AIM: Each line from the one containing "low, high = Vector((1e9,)" through the one containing "record = json.load(file)" must be echoed exactly, endpoints included, and every other line omitted.

SOURCE DATA:

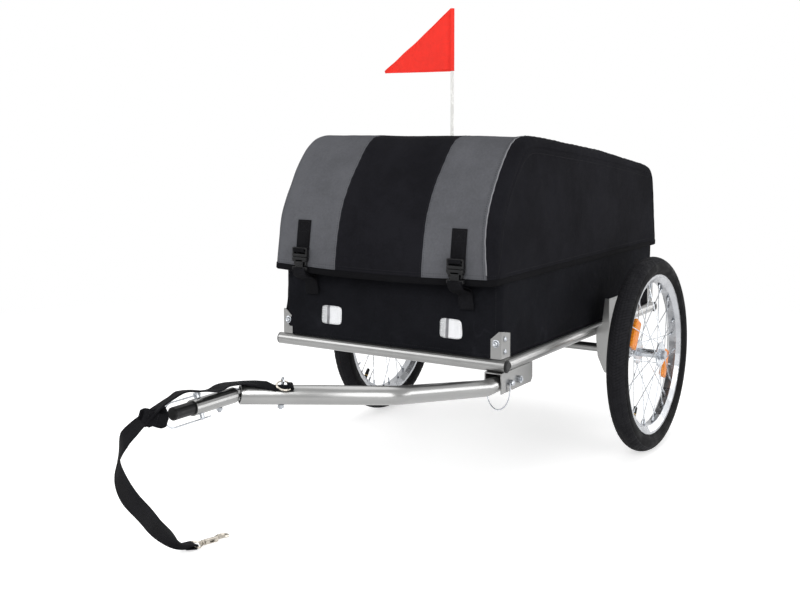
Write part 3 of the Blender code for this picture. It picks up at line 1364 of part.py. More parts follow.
def coupler_bail(hinge, lean):
    """A sprung wire: along through the pin's head, round the rod's end and back past the pin's tip."""
    aside = COUPLER_AIM.cross(lean)
    clear = COUPLER_PIN_R + BAIL_R + TOUCH
    bend_start = COUPLER_BAIL_DEPTH - COUPLER_BAIL_SPAN / 2
    line = [(-BAIL_STUB, 0, 0), (bend_start, 0, 0)]
    for k in range(1, 9):
        angle = math.pi * k / 8
        line.append((bend_start + COUPLER_BAIL_SPAN / 2 * math.sin(angle),
                     -COUPLER_BAIL_SPAN / 2 * (1 - math.cos(angle)), clear * k / 8))
    line.append((-COUPLER_BAIL_TAIL, -COUPLER_BAIL_SPAN, clear))
    path = [hinge + COUPLER_AIM * ahead + lean * rise + aside * off for ahead, rise, off in line]
    return make_object("coupler_bail", rod(path, BAIL_R, sides=8, hint=lean), "zinc")


def pin_axis():
    lean = math.radians(PIN_LEAN)
    return Vector((-math.sin(lean), 0, math.cos(lean)))


# Safety strap and hook

def ribbon(stations):
    """A flat band; each station is its middle, the direction that its face looks in, and its width."""
    bm = bmesh.new()
    loops = []
    last = len(stations) - 1
    for k, (point, face, width) in enumerate(stations):
        before = stations[max(k - 1, 0)][0]
        after = stations[min(k + 1, last)][0]
        along = (after - before).normalized()
        face = (face - along * face.dot(along)).normalized()
        across = along.cross(face)
        half, rise = across * width / 2, face * STRAP_T / 2
        loops.append([bm.verts.new(point + a * half + b * rise)
                      for a, b in ((1, 1), (-1, 1), (-1, -1), (1, -1))])
    for first, second in zip(loops, loops[1:]):
        bridge(bm, first, second)
    bm.faces.new(loops[0])
    bm.faces.new(loops[-1])
    return bm


def fold_round(centre, wire, along, out, face_in, steps=6):
    """Half a turn round a wire, from its far side by way of `along`, as (point, face) pairs."""
    radius = wire + TOUCH + STRAP_T / 2
    turn = []
    for k in range(steps + 1):
        angle = math.pi * (k / steps - 0.5)
        radial = along * math.cos(angle) + out * math.sin(angle)
        turn.append((centre + radial * radius, radial * face_in))
    return turn


def strap_on_bar(back, turn_deg, lift):
    """A point above the bar, turned round it from the top towards its near side."""
    side, up = cross_frame(BAR_AIM)
    angle = math.radians(turn_deg)
    radial = side * math.sin(angle) + up * math.cos(angle)
    return KNUCKLE - BAR_AIM * back + radial * (BAR_R + lift), radial


def safety_strap():
    """From the ring over the knuckle and down to the hook, as one long band."""
    eye, lean, out = ring_frame()
    middle = eye + lean * (RING_R + 0.0020)
    rear_wire = middle - BAR_AIM * RING_R
    stations = []
    tail = middle - BAR_AIM * 0.0045 + out * (RING_WIRE_R + TOUCH + STRAP_T / 2)
    stations.append((tail, -out, STRAP_END_W))
    for point, face in reversed(fold_round(rear_wire, RING_WIRE_R, -BAR_AIM, out, -1.0)):
        stations.append((point, face, STRAP_END_W))
    under = middle - out * (RING_WIRE_R + TOUCH + STRAP_T / 2)
    stations.append((under, out, STRAP_END_W))
    stations.append((under + BAR_AIM * (RING_R + 0.003), out, STRAP_END_W))
    for back, turn_deg, width in ((0.040, 20, 0.019), (0.026, 6, STRAP_W), (0.012, 0, STRAP_W)):
        point, radial = strap_on_bar(back, turn_deg, STRAP_LIFT)
        stations.append((point, radial, width))
    free = [(Vector(p), Vector(face)) for p, face in STRAP_RUN]
    points = smooth_curve([p for p, face in free], per_span=2)
    for k, point in enumerate(points):
        first = free[k // 2][1]
        second = free[min(k // 2 + 1, len(free) - 1)][1]
        stations.append((point, first.lerp(second, 0.5) if k % 2 else first, STRAP_W))
    across, along = hook_frame()
    bar = HOOK_AT
    for point, face in reversed(fold_round(bar, HOOK_WIRE_R, along, UP, -1.0)):
        stations.append((point, face, STRAP_W))
    stations.append((bar - along * 0.018 + UP * 0.0005, UP, STRAP_W))
    piece = make_object("safety_strap", ribbon(stations), "webbing")
    attach(piece, "towbar")


def hook_frame():
    turn = math.radians(HOOK_TURN)
    along = Vector((math.sin(turn), math.cos(turn), 0))
    return along.cross(UP), along


def hook_point(s, across=0.0, height=0.0):
    side, along = hook_frame()
    return HOOK_AT + along * s + side * across + UP * height


def strap_eye():
    """The D-shaped wire that holds the strap, with the hook's swivel ring at its front."""
    path = [hook_point(0, -HOOK_BAR_HALF * 0.4), hook_point(0, -HOOK_BAR_HALF), hook_point(0.0045, -HOOK_BAR_HALF),
            hook_point(SWIVEL_AT + SWIVEL_T * 0.5, -SWIVEL_R)]
    other = [hook_point(0, HOOK_BAR_HALF * 0.4), hook_point(0, HOOK_BAR_HALF), hook_point(0.0045, HOOK_BAR_HALF),
             hook_point(SWIVEL_AT + SWIVEL_T * 0.5, SWIVEL_R)]
    path = list(reversed(path)) + other
    side, along = hook_frame()
    bore = running_bore(NECK_R, 16)
    ring = turned([(SWIVEL_AT, bore), (SWIVEL_AT, SWIVEL_R), (SWIVEL_AT + SWIVEL_T, SWIVEL_R),
                   (SWIVEL_AT + SWIVEL_T, bore)], segments=16, axis=along, centre=HOOK_AT)
    piece = make_object("strap_eye", ring, "zinc")
    weld(piece, rod(path, HOOK_WIRE_R, sides=8))
    attach(piece, "towbar")


def snap_hook():
    """A swivelling hook: a headed neck, a bored barrel and a claw that faces the bolt."""
    side, along = hook_frame()
    profile = [(SWIVEL_AT - 0.0030, 0), (SWIVEL_AT - 0.0030, NECK_R + 0.0012), (SWIVEL_AT - TOUCH, NECK_R + 0.0012),
               (SWIVEL_AT - TOUCH, NECK_R), (BARREL_AT - 0.001, NECK_R), (BARREL_AT, BARREL_HOOK_R),
               (BARREL_END, BARREL_HOOK_R), (BARREL_END, BOLT_SHAFT_R + TOUCH), (BORE_AT, BOLT_SHAFT_R + TOUCH),
               (BORE_AT, 0)]
    piece = make_object("snap_hook", turned(profile, segments=16, axis=along, centre=HOOK_AT), "zinc")
    claw = [(0.0400, -0.0032), (0.0445, -0.0075), (0.0500, -0.0105), (0.0565, -0.0108), (0.0620, -0.0082),
            (0.0648, -0.0040), (0.0640, -0.0004), (0.0605, 0.0004), (0.0576, 0.0002)]
    radii = (0.0012, 0.0024, 0.0026, 0.0026, 0.0026, 0.0025, 0.0024, 0.0022, 0.0018)
    weld(piece, rod([hook_point(s, a) for s, a in claw], 0.0024, sides=8, radii=radii))
    slot_r = 0.0013 + TOUCH
    slot = [(KNOB_AT - KNOB_TRAVEL - slot_r, -slot_r), (KNOB_AT + slot_r, -slot_r), (KNOB_AT + slot_r, slot_r),
            (KNOB_AT - KNOB_TRAVEL - slot_r, slot_r)]
    cut(piece, slab(slot, 0.0080, lambda u, v, w: hook_point(u, 0.0005 + w, v)))
    attach(piece, "snap_hook")
    profile = [(0.0300, 0), (0.0300, BOLT_SHAFT_R), (BOLT_TIP, BOLT_SHAFT_R), (BOLT_TIP, 0)]
    bolt = make_object("snap_bolt", turned(profile, segments=12, axis=along, centre=HOOK_AT), "zinc")
    weld(bolt, rod([hook_point(KNOB_AT, 0.0004), hook_point(KNOB_AT, 0.0078)], 0.0013, sides=8))
    attach(bolt, "snap_bolt")


# Build

def build():
    clear_scene()
    add_body("chassis", (0, 0, 0))
    BODIES["chassis"][0].name = "trailer"
    BODIES["chassis"][0].location = -ORIGIN
    for name, side in (("left", 1), ("right", -1)):
        add_body("wheel_" + name, (side * WHEEL_X, 0, AXLE_Z), "chassis")
        build_wheel(name, side)
        build_axle(name, side)
        wheel_bracket(name, side)
        side_tube("side_tube_" + name, side)
        for place, y in (("front", FRONT_Y), ("rear", REAR_Y)):
            end_cap(f"end_cap_{place}_{name}", side, y)
            corner_bracket(f"{place}_{name}", side, place == "front")
    cross_tube("front_tube", FRONT_Y)
    cross_tube("rear_tube", REAR_Y)
    axle_tube()
    board_top = floor_board()
    tub_fabric()
    hoop_z = tub_frame(board_top)

    add_body("cover", (0, *hinge_axis()), "chassis")
    cover_fabric()
    cover_frame(hoop_z)
    for name, side in (("left", 1), ("right", -1)):
        upper_strap(name, side)
        buckle_plug(name, side)
        buckle_socket(name, side)
        hinge_clip(name, side)

    add_body("flag", (POLE_X, POLE_Y, FRAME_Z), "chassis")
    foot = flag_socket()
    flag_pole(foot)
    flag()

    add_body("towbar", (BAR_X, -PIVOT_AT, BAR_Z), "chassis")
    x0, x1 = towbar_bracket()
    pivot_bolt(x0, x1)
    towbar_tube()
    knuckle_pin()
    ring_bolt()
    d_ring()
    bracket_pin(x1)

    add_body("coupler", KNUCKLE, "towbar")
    coupler()

    safety_strap()
    strap_eye()
    add_body("snap_hook", HOOK_AT, "towbar")
    add_body("snap_bolt", HOOK_AT, "snap_hook")
    snap_hook()


build()
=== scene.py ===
import json
import math

import bmesh
import bpy
from mathutils import Matrix, Vector, noise


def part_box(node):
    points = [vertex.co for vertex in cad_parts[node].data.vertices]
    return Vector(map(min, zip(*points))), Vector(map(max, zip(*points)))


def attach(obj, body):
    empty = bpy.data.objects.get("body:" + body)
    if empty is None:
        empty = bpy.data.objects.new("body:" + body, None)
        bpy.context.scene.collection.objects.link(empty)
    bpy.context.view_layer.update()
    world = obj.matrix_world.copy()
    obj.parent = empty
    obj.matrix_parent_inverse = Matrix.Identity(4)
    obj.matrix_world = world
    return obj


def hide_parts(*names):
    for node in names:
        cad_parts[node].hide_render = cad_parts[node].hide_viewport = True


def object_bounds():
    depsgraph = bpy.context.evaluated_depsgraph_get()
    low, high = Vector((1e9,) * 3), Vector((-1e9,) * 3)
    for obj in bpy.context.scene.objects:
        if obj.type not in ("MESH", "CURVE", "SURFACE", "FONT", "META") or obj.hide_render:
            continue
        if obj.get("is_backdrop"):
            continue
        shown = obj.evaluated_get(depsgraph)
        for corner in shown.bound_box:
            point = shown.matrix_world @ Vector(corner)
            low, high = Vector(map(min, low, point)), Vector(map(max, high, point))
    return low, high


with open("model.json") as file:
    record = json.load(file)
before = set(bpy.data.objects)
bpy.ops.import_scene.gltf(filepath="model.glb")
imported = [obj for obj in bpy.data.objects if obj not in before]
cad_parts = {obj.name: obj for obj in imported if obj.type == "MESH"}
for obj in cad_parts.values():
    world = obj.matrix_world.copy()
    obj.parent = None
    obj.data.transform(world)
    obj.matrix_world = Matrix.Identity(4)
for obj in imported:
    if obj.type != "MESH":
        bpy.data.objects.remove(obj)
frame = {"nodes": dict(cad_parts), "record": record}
cad_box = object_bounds()

# Sizes and places, in metres. The wheel axle's line is y = 0 and the ground z = 0 while a piece is
# made; settle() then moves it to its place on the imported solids.

UP = Vector((0, 0, 1))
AHEAD = Vector((0, -1, 0))
ACROSS = Vector((1, 0, 0))
BACK = Vector((0, 1, 0))
TURN = 2 * math.pi
SAME_SPOT = 0.00001
CURVE_STEPS = 5

WHEELS = {name: sum(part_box("tyre_" + name), Vector()) / 2 for name in ("left", "right")}
SHIFT = Vector(((WHEELS["left"].x + WHEELS["right"].x) / 2, WHEELS["left"].y, 0.0))

SIDES = (("left", 1), ("right", -1))

# What cloth pieces ride on, and their slot

HOOD = ("cover", "cover_cloth")
TUB = ("chassis", "black_fabric")
FLAG = ("flag", "red_fabric")

# Stitches, as pitch, length and width

LONG_STITCH = (0.0044, 0.0032, 0.0011)
FINE_STITCH = (0.0030, 0.0022, 0.0007)
PATCH_STITCH = (0.0034, 0.0022, 0.0006)
FLAG_STITCH = (0.0036, 0.0026, 0.0006)
STITCH_SUNK = 0.0002
STITCH_RISE = 0.45
SQUARE = ((-1, -1), (1, -1), (1, 1), (-1, 1), (-1, -1))

# Towbar, safety strap and hook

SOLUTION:
    low, high = Vector((1e9,) * 3), Vector((-1e9,) * 3)
    for obj in bpy.context.scene.objects:
        if obj.type not in ("MESH", "CURVE", "SURFACE", "FONT", "META") or obj.hide_render:
            continue
        if obj.get("is_backdrop"):
            continue
        shown = obj.evaluated_get(depsgraph)
        for corner in shown.bound_box:
            point = shown.matrix_world @ Vector(corner)
            low, high = Vector(map(min, low, point)), Vector(map(max, high, point))
    return low, high


with open("model.json") as file:
    record = json.load(file)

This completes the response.